[Start of Exercise input]

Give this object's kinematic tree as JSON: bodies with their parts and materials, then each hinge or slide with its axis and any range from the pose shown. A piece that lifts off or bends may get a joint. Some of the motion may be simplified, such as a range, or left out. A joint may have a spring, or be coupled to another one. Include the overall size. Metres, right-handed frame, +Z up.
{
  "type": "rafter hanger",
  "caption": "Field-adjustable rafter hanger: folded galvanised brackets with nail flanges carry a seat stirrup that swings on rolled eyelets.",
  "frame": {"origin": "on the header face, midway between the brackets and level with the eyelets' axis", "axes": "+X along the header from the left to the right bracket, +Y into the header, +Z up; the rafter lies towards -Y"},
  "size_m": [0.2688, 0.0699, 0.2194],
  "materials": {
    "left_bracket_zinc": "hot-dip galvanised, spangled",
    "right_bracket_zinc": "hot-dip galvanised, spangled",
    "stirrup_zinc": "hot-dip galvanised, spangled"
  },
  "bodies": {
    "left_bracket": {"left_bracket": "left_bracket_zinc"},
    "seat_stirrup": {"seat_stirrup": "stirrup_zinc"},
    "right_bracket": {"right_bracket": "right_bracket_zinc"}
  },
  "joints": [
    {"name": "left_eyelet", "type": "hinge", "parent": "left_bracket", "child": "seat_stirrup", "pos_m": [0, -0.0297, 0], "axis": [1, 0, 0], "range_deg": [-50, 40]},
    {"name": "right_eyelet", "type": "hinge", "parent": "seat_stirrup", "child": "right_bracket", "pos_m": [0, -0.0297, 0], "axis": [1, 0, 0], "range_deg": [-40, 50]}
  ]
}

[End of Exercise input]
[Start of Exercise input]

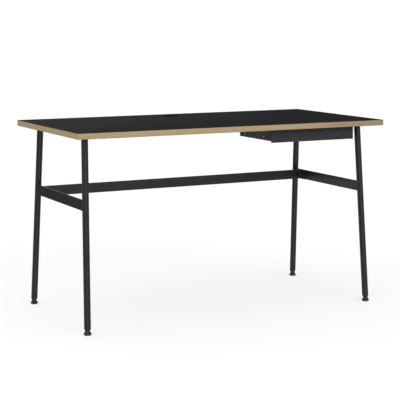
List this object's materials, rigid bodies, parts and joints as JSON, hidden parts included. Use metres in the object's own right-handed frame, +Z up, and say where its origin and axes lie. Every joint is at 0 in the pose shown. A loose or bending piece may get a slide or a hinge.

[End of Exercise input]

▸ Task prompt: Copy every line of the records above that contains "joints".

▸ Final result:
  "joints": [
List this object's materials, rigid bodies, parts and joints as JSON, hidden parts included. Use metres in the object's own right-handed frame, +Z up, and say where its origin and axes lie. Every joint is at 0 in the pose shown. A loose or bending piece may get a slide or a hinge.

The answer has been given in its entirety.